**Task to complete**
All entries must be extracted exactly, with nothing added or dropped.

**Input**
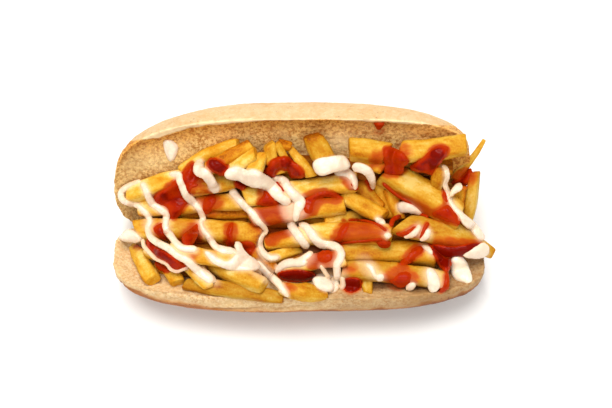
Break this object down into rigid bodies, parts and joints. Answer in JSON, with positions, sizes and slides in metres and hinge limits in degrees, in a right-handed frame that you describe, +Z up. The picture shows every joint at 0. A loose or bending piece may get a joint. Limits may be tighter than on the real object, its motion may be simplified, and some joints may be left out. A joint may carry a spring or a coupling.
{
  "type": "fries sandwich",
  "caption": "Long soft roll split along one side and opened like a V, heaped with thick fries, mayonnaise and ketchup.",
  "frame": {"origin": "middle of the box around the whole sandwich, on the surface it stands on", "axes": "+X along the roll, to the right in the picture's view; +Y from the open side of the fold to the raised back half; +Z up"},
  "size_m": [0.184, 0.0972, 0.0695],
  "materials": {
    "bread": "soft pale crust and open wheat crumb, unglazed, stands for bread",
    "fries": "fried potato, golden with brown edges, slightly oily",
    "mayonnaise": "thick cream-white sauce, soft gloss",
    "ketchup": "thick red sauce, wet gloss"
  },
  "bodies": {
    "root": {"bun": "bread", "fries_heap": "fries", "mayonnaise_dollop_back": "mayonnaise", "mayonnaise_dollop_right": "mayonnaise", "ketchup_dollop_back_left": "ketchup", "ketchup_dollop_back_right": "ketchup"}
  },
  "joints": []
}
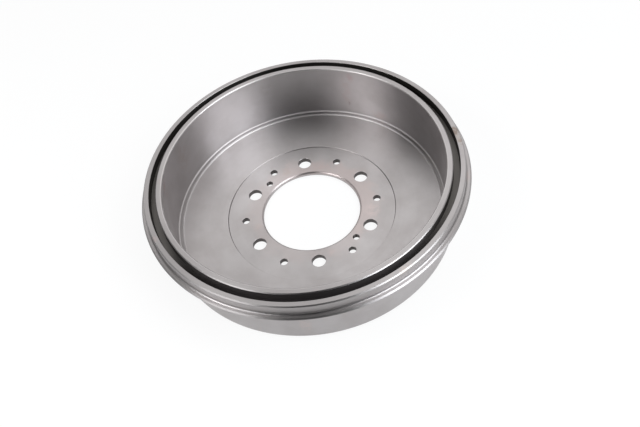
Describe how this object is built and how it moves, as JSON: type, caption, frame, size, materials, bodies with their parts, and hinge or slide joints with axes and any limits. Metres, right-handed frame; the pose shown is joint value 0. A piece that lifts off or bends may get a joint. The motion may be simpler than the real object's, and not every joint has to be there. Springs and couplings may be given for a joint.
{
  "type": "brake drum",
  "caption": "Shallow open cast-iron brake drum with a smooth friction wall, a grooved double-lipped rim, a thin outer flange, and a flat web with a central bore and bolt holes.",
  "frame": {"origin": "centre of the flat wheel face, the lowest plane of the drum", "axes": "+Z along the drum's axis out of its open end; X and Y lie in the wheel face, with the stud holes at 30 degrees and every 60 degrees from +X"},
  "size_m": [0.345, 0.345, 0.078],
  "materials": {
    "machined_iron": "fine-turned bare grey iron, satin, with fine concentric tool marks, faint pink-brown stains and a few rust specks"
  },
  "bodies": {
    "root": {"brake_drum": "machined_iron"}
  },
  "joints": []
}
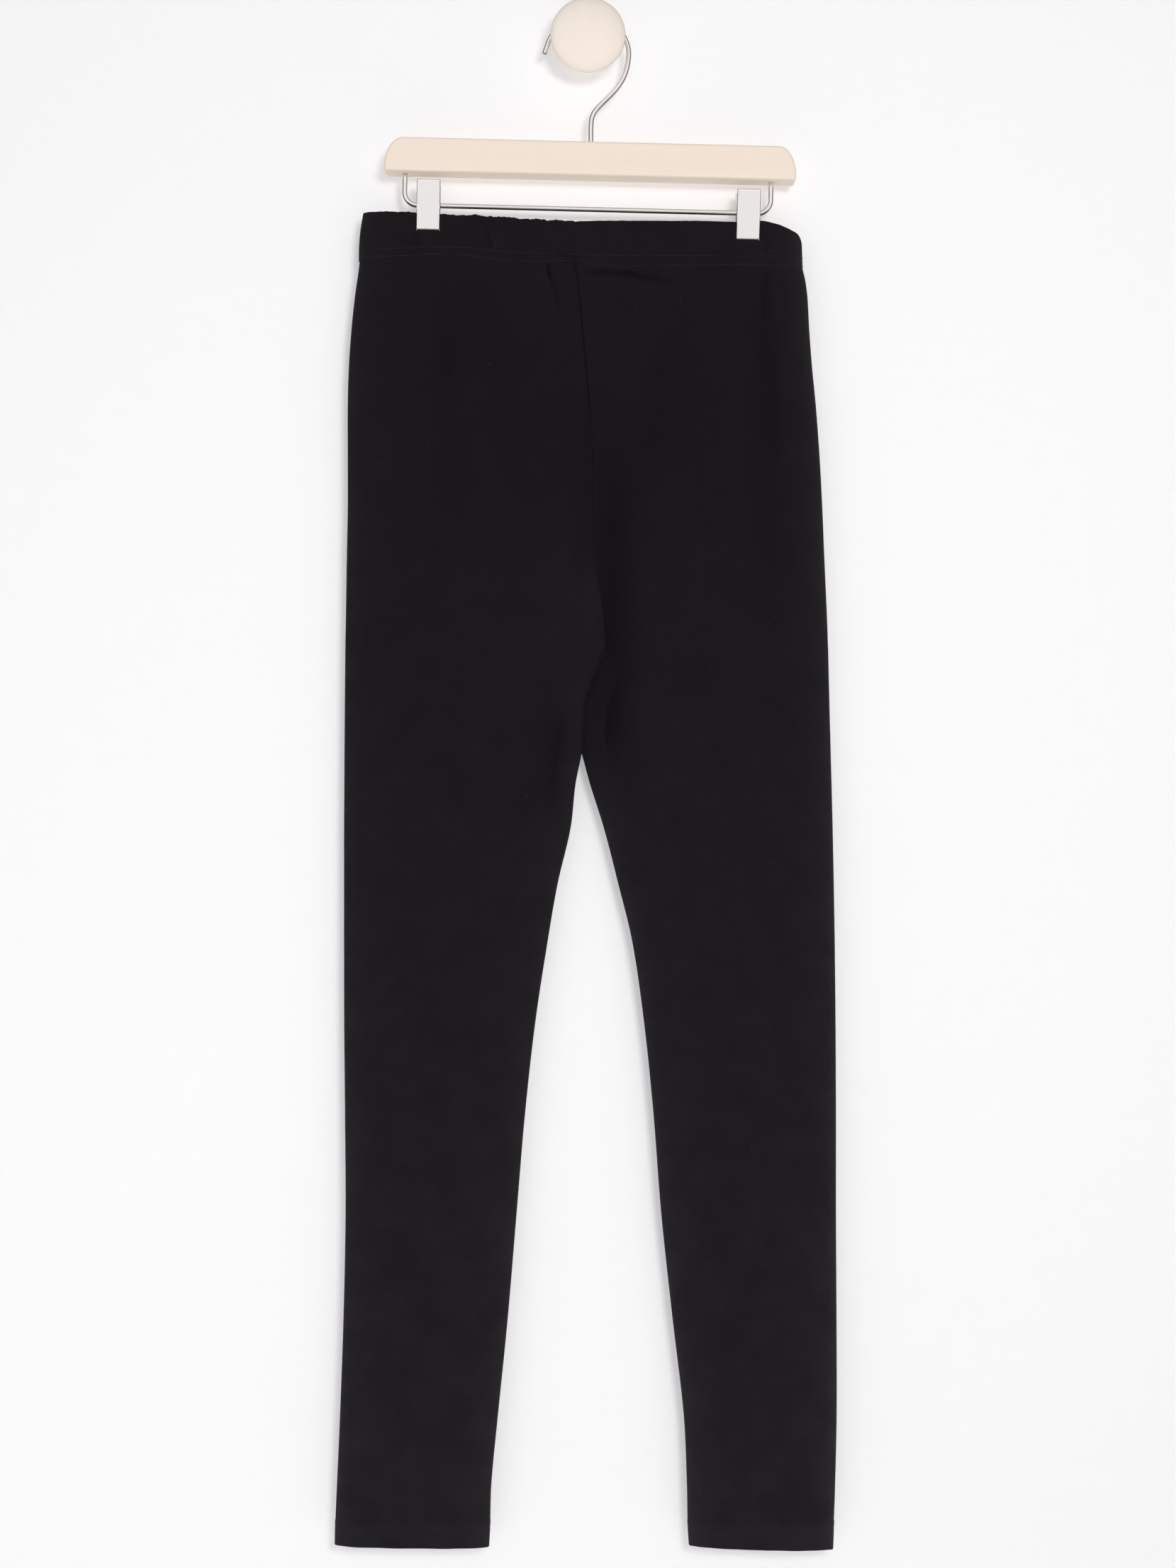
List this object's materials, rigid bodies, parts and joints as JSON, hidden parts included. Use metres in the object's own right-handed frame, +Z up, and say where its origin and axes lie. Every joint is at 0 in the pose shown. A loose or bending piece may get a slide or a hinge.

**Solution below**
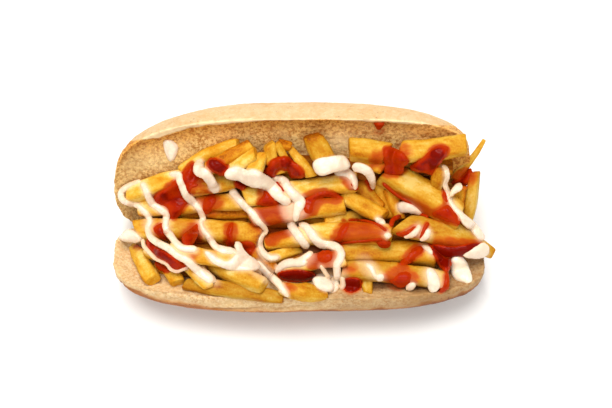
Break this object down into rigid bodies, parts and joints. Answer in JSON, with positions, sizes and slides in metres and hinge limits in degrees, in a right-handed frame that you describe, +Z up. The picture shows every joint at 0. A loose or bending piece may get a joint. Limits may be tighter than on the real object, its motion may be simplified, and some joints may be left out. A joint may carry a spring or a coupling.
{
  "type": "fries sandwich",
  "caption": "Long soft roll split along one side and opened like a V, heaped with thick fries, mayonnaise and ketchup.",
  "frame": {"origin": "middle of the box around the whole sandwich, on the surface it stands on", "axes": "+X along the roll, to the right in the picture's view; +Y from the open side of the fold to the raised back half; +Z up"},
  "size_m": [0.184, 0.0972, 0.0695],
  "materials": {
    "bread": "soft pale crust and open wheat crumb, unglazed, stands for bread",
    "fries": "fried potato, golden with brown edges, slightly oily",
    "mayonnaise": "thick cream-white sauce, soft gloss",
    "ketchup": "thick red sauce, wet gloss"
  },
  "bodies": {
    "root": {"bun": "bread", "fries_heap": "fries", "mayonnaise_dollop_back": "mayonnaise", "mayonnaise_dollop_right": "mayonnaise", "ketchup_dollop_back_left": "ketchup", "ketchup_dollop_back_right": "ketchup"}
  },
  "joints": []
}
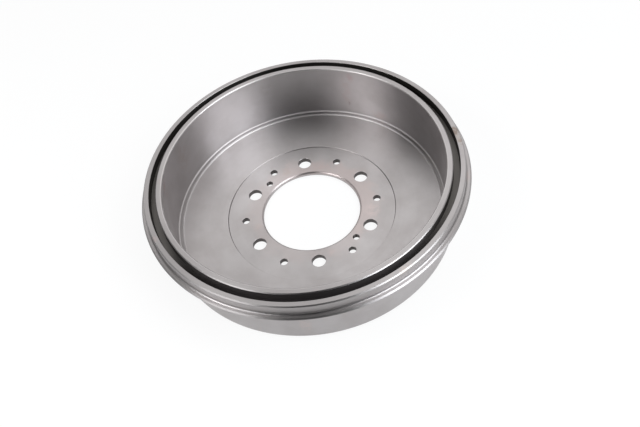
Describe how this object is built and how it moves, as JSON: type, caption, frame, size, materials, bodies with their parts, and hinge or slide joints with axes and any limits. Metres, right-handed frame; the pose shown is joint value 0. A piece that lifts off or bends may get a joint. The motion may be simpler than the real object's, and not every joint has to be there. Springs and couplings may be given for a joint.
{
  "type": "brake drum",
  "caption": "Shallow open cast-iron brake drum with a smooth friction wall, a grooved double-lipped rim, a thin outer flange, and a flat web with a central bore and bolt holes.",
  "frame": {"origin": "centre of the flat wheel face, the lowest plane of the drum", "axes": "+Z along the drum's axis out of its open end; X and Y lie in the wheel face, with the stud holes at 30 degrees and every 60 degrees from +X"},
  "size_m": [0.345, 0.345, 0.078],
  "materials": {
    "machined_iron": "fine-turned bare grey iron, satin, with fine concentric tool marks, faint pink-brown stains and a few rust specks"
  },
  "bodies": {
    "root": {"brake_drum": "machined_iron"}
  },
  "joints": []
}
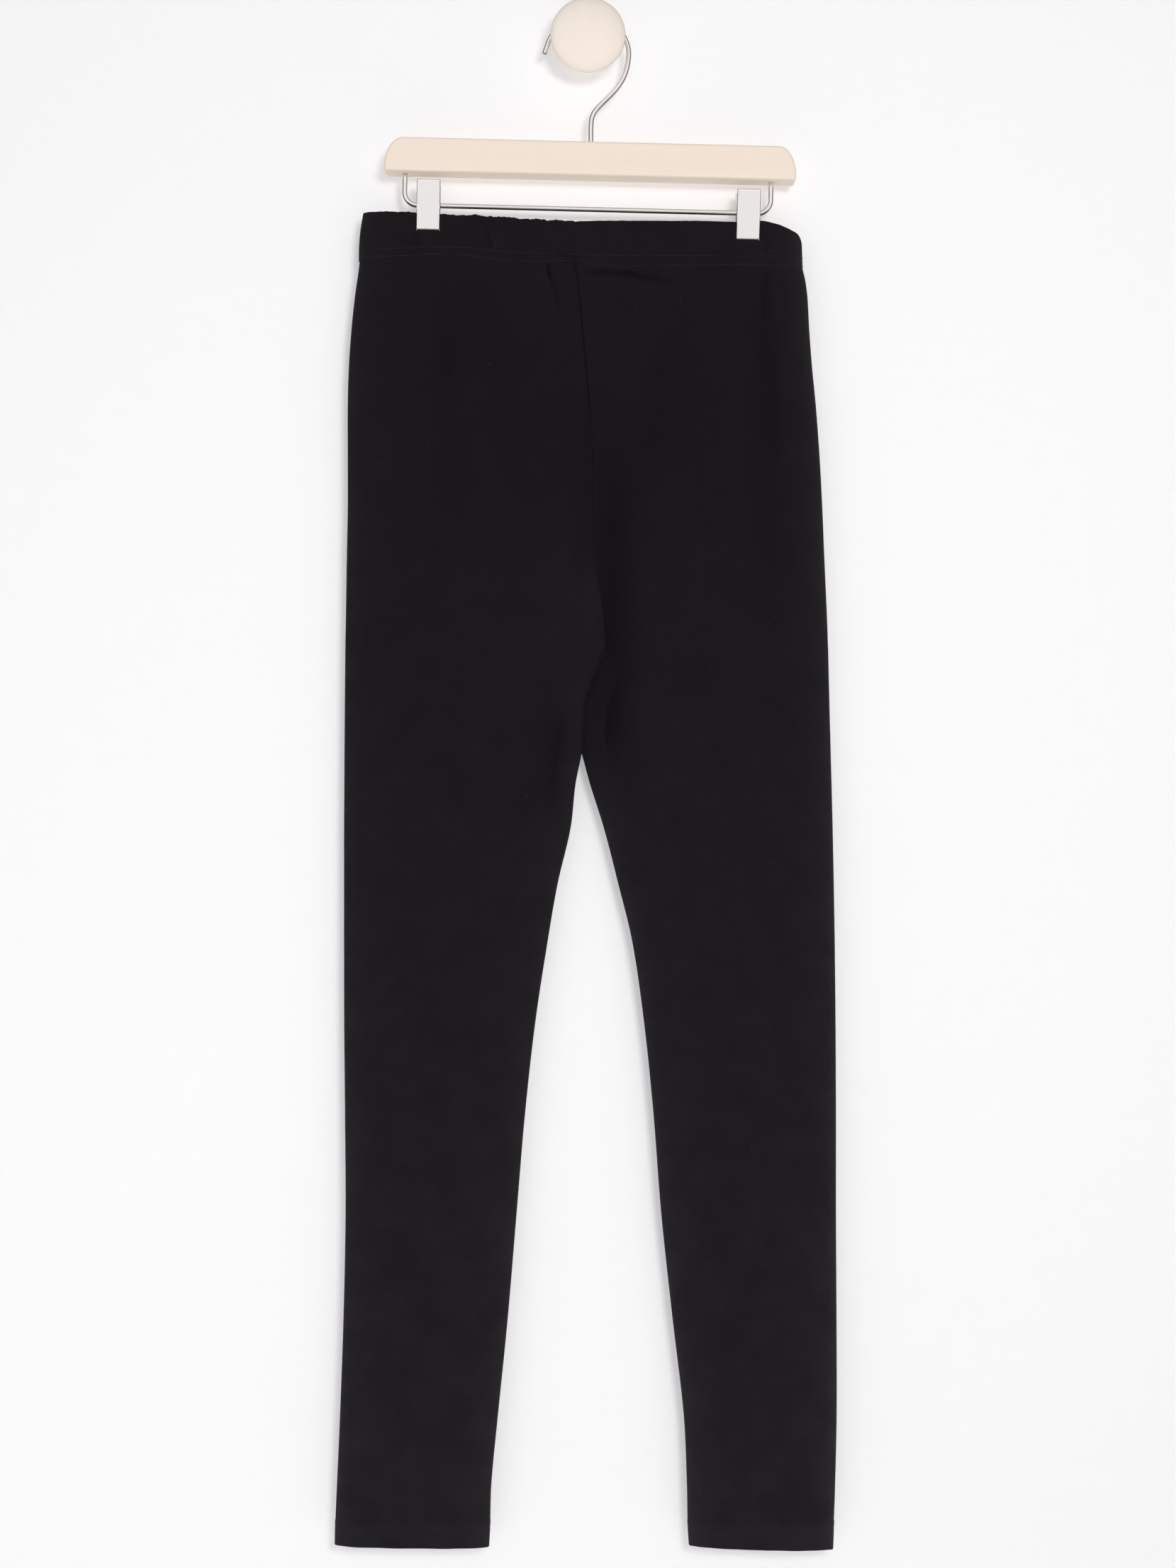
List this object's materials, rigid bodies, parts and joints as JSON, hidden parts included. Use metres in the object's own right-handed frame, +Z up, and say where its origin and axes lie. Every joint is at 0 in the pose shown. A loose or bending piece may get a slide or a hinge.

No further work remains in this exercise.